Saat bertemu dengan Melki Laka Lena, Julmansyah didampingi Kepala Dinas LHK Provinsi NTT, Ondy C. Siagian, Kepala Subdit Penangangan Konflik Tenurial Kawasan Hutan Dit. PKTHA Dirjen Perhutanan Sosial, Wahyu Trimurti, Kepala Balai Perhutanan Sosial Kupang, Erwin dan sejumlah pejabat lainnya. 

Dalam pertemuan itu, Julmansyah menyinggung soal Suku Boti di Kabupaten Timor Tengah Selatan (TTS) yang selama ini selalu dekat dengan alam dan terus melestarikan hutan. 

Julmansyah berharap, pemerintah provinsi dan Kabupaten TTS khususnya, bisa membantu mempercepat proses penetapan hutan adat khusus bagi masyarakat Suku Boti, melalui peraturan daerah (Perda). 

"Kami sekarang di Kementerian Kehutanan sudah ada Satgas (Satuan Tugas) Percepatan Penetapan Status Hutan Adat, melalui Keputusan Menteri Kehutanan Nomor 144 Tahun 2025. Untuk itu kami bertemu dan berdialog dengan Gubernur NTT dan teman-teman balai di sini. Kami sampaikan ke gubernur soal masyarakat Suku Boti," kata Julmansyah, kepada Kompas.com, Rabu siang. 

Masyarakat Suku Boti lanjut dia, punya kearifan lokal yang kuat yang sudah terwadah dalam masyarakat adat

"Suku Boti itu menarik karena punya ruang hidupnya 17.000 hektar, sehingga harus didorong penetapan hutan adat. Kami dari Direktorat Penanganan Konflik Tenurial dan Hutan Adat tetap mendorong itu," ujar dia. 

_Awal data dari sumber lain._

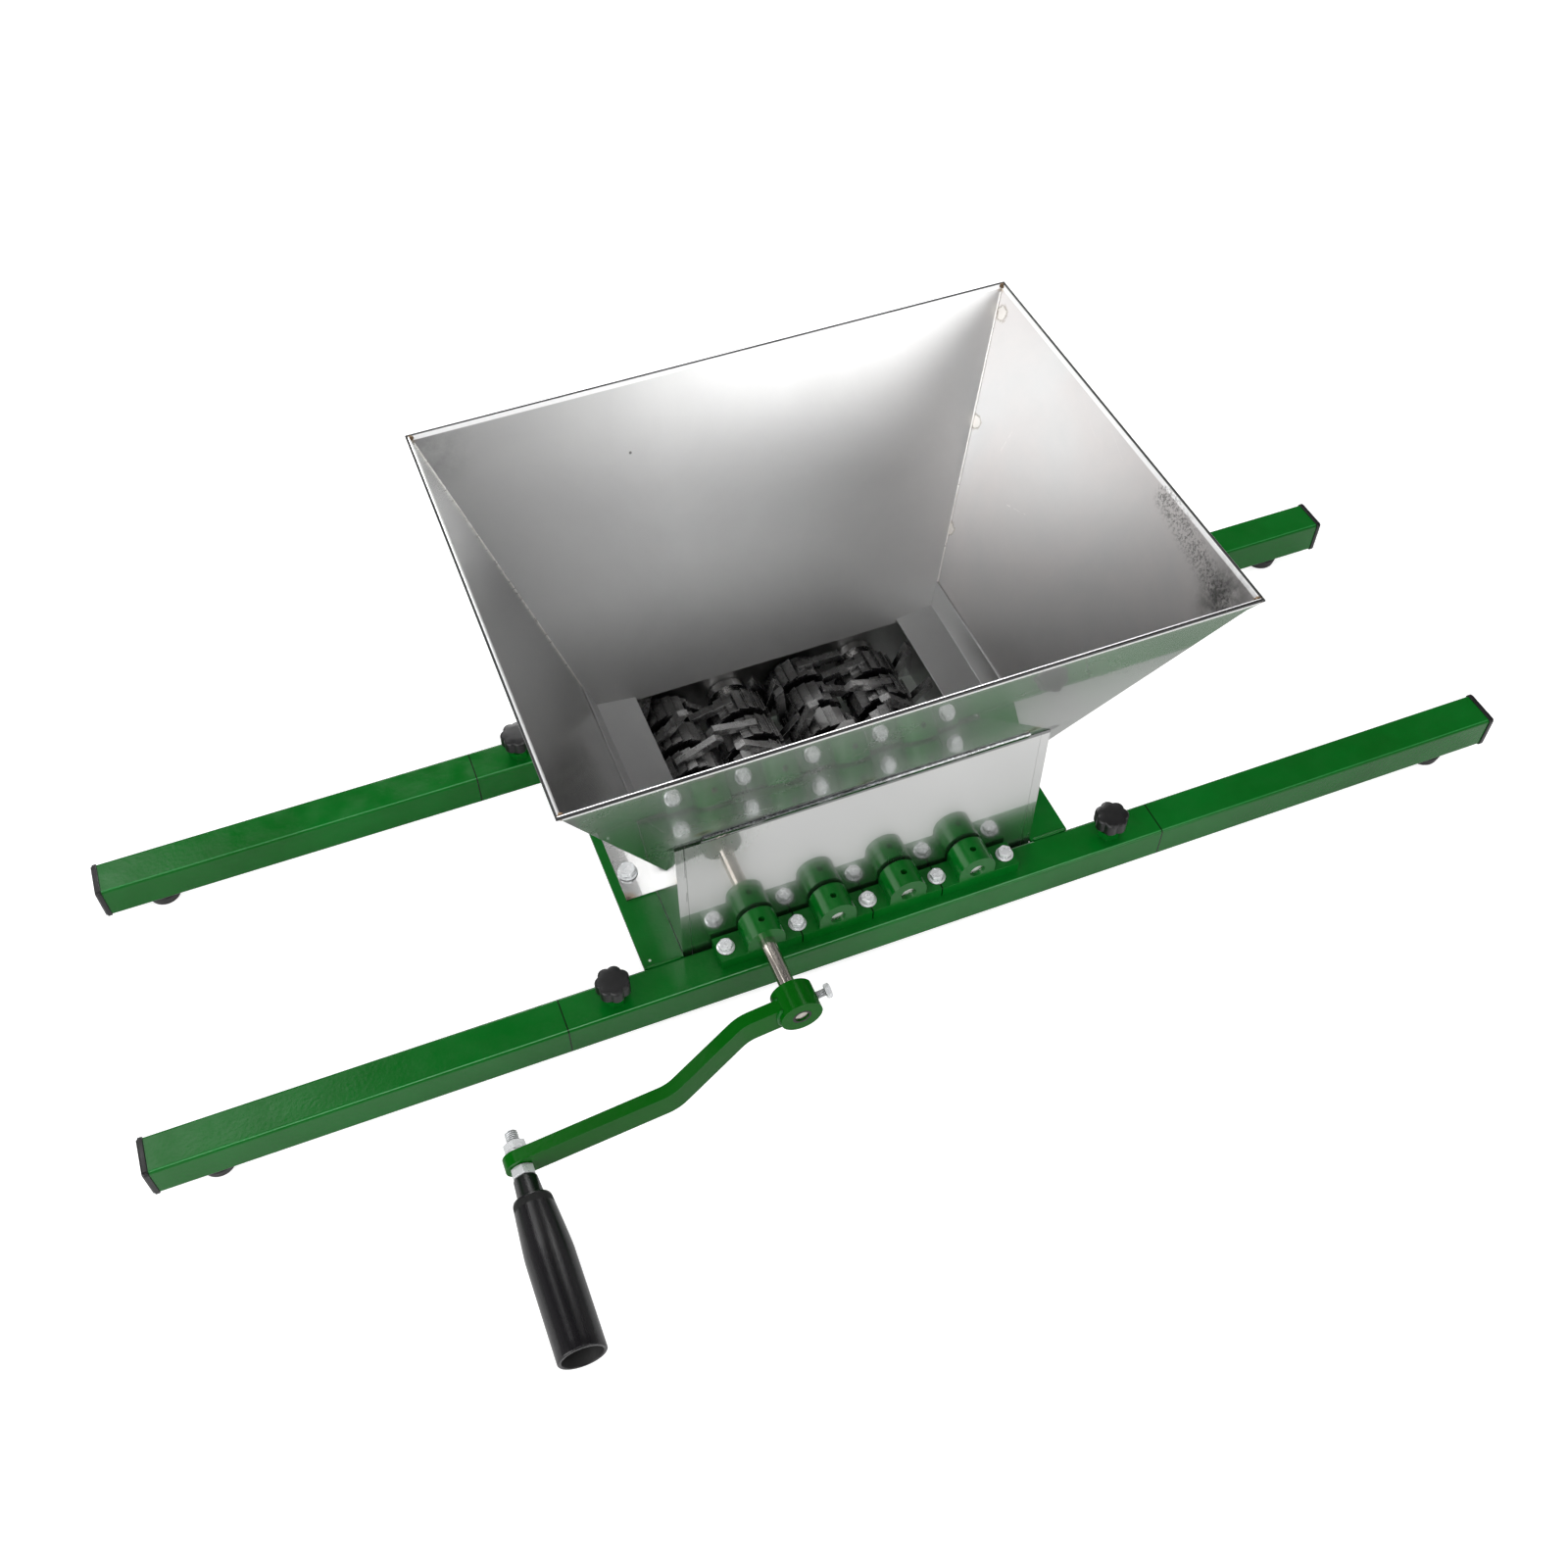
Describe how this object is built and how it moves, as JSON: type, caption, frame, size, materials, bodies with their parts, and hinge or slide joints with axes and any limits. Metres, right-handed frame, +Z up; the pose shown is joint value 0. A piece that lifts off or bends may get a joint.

Julmansyah menyebut, masyarakat Suku Boti punya kearifan menjaga hutan agar tetap lestari, pranata kehidupan masih ada dan fungsional dan hukum adat masih tetap berjalan hingga saat ini. "Itu yang kita apresiasi," kata dia. 

Menurut Julmansyah, jika masyarakat hukum adat Boti telah ditetapkan, maka proteksinya akan sangat kuat. 

"Harapannya, semakin banyak pengakuan hutan adat, maka semakin banyak ruang ruang hidup masyarakat adat yang bisa diproteksi lingkungannya," ujarnya. 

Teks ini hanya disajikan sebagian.